BEGIN INFORMATION PROVIDED
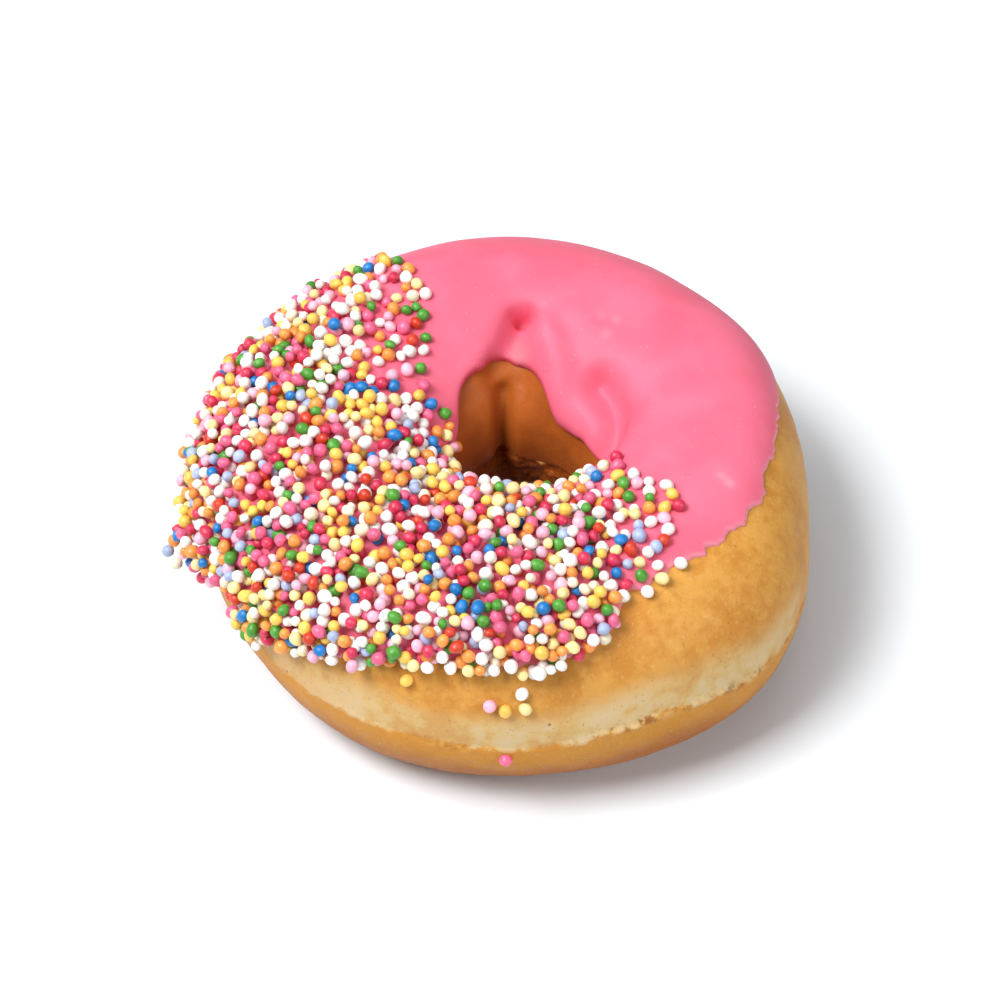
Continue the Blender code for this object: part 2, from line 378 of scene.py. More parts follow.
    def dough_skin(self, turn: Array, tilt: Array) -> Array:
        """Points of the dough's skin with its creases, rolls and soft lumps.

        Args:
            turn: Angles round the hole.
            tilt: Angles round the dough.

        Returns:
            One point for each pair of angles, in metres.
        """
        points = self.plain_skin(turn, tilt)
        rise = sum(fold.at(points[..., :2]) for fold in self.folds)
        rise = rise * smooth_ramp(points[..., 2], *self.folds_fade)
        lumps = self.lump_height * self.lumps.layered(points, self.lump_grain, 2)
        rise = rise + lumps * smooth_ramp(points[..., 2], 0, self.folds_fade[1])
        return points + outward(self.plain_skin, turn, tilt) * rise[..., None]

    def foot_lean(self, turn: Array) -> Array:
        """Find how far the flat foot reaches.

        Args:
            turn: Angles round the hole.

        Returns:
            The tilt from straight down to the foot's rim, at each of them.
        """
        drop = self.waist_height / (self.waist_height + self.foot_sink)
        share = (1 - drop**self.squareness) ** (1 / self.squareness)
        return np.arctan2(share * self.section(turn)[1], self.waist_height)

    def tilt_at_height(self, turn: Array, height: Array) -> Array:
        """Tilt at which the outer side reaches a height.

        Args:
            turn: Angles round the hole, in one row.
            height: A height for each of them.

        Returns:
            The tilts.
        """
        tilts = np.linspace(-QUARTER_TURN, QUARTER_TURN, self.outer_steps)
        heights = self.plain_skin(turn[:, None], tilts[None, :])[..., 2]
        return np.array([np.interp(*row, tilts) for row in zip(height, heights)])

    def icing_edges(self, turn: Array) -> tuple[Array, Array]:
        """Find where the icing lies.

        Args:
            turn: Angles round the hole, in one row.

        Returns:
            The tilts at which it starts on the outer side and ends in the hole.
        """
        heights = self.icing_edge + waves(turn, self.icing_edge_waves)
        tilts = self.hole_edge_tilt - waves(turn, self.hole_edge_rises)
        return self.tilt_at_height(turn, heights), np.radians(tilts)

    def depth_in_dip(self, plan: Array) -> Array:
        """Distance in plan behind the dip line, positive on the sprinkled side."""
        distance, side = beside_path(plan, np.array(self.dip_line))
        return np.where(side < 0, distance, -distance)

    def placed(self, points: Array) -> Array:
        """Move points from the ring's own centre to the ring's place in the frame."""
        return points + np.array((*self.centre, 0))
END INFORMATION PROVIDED
* **EXERCISE DESCRIPTION**:
Reprint the data above from the opening line to the line holding "and soft lumps.", inclusive, and nothing else.

* **SOLUTION TO THIS EXERCISE**:
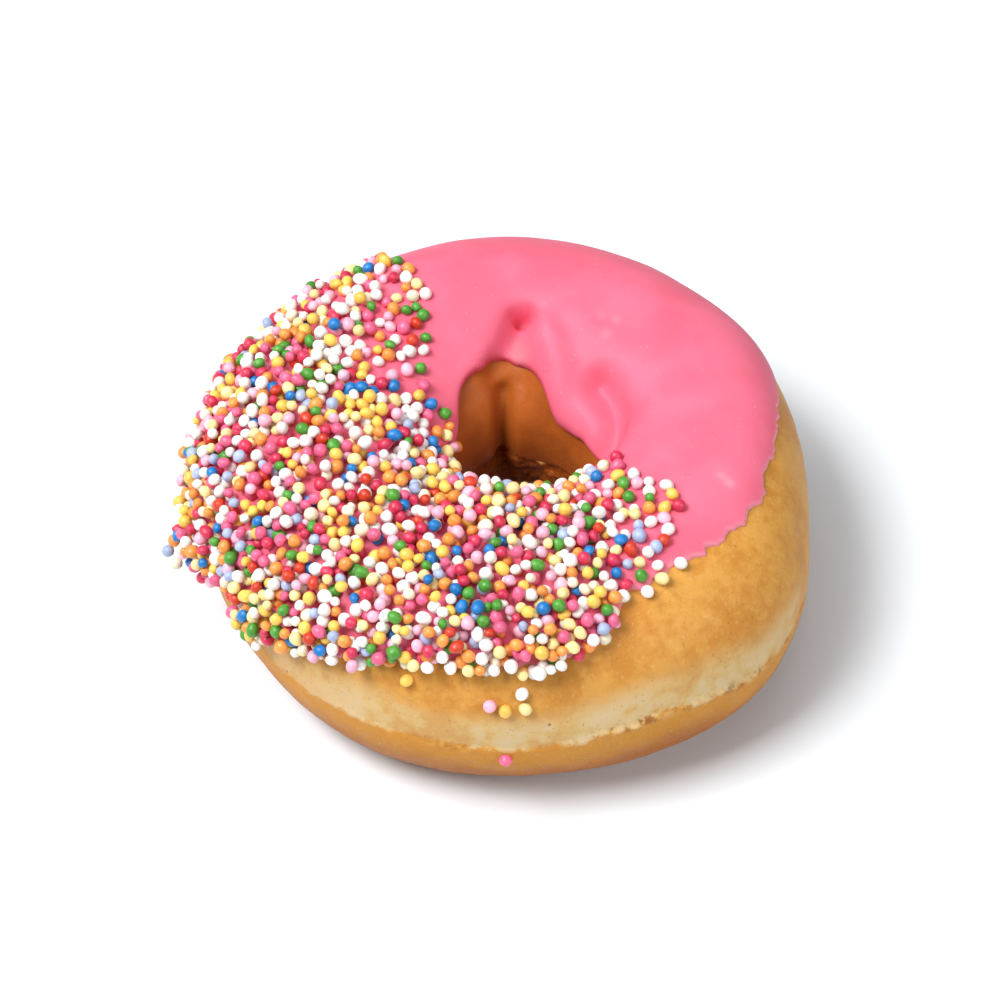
Continue the Blender code for this object: part 2, from line 378 of scene.py. More parts follow.
    def dough_skin(self, turn: Array, tilt: Array) -> Array:
        """Points of the dough's skin with its creases, rolls and soft lumps.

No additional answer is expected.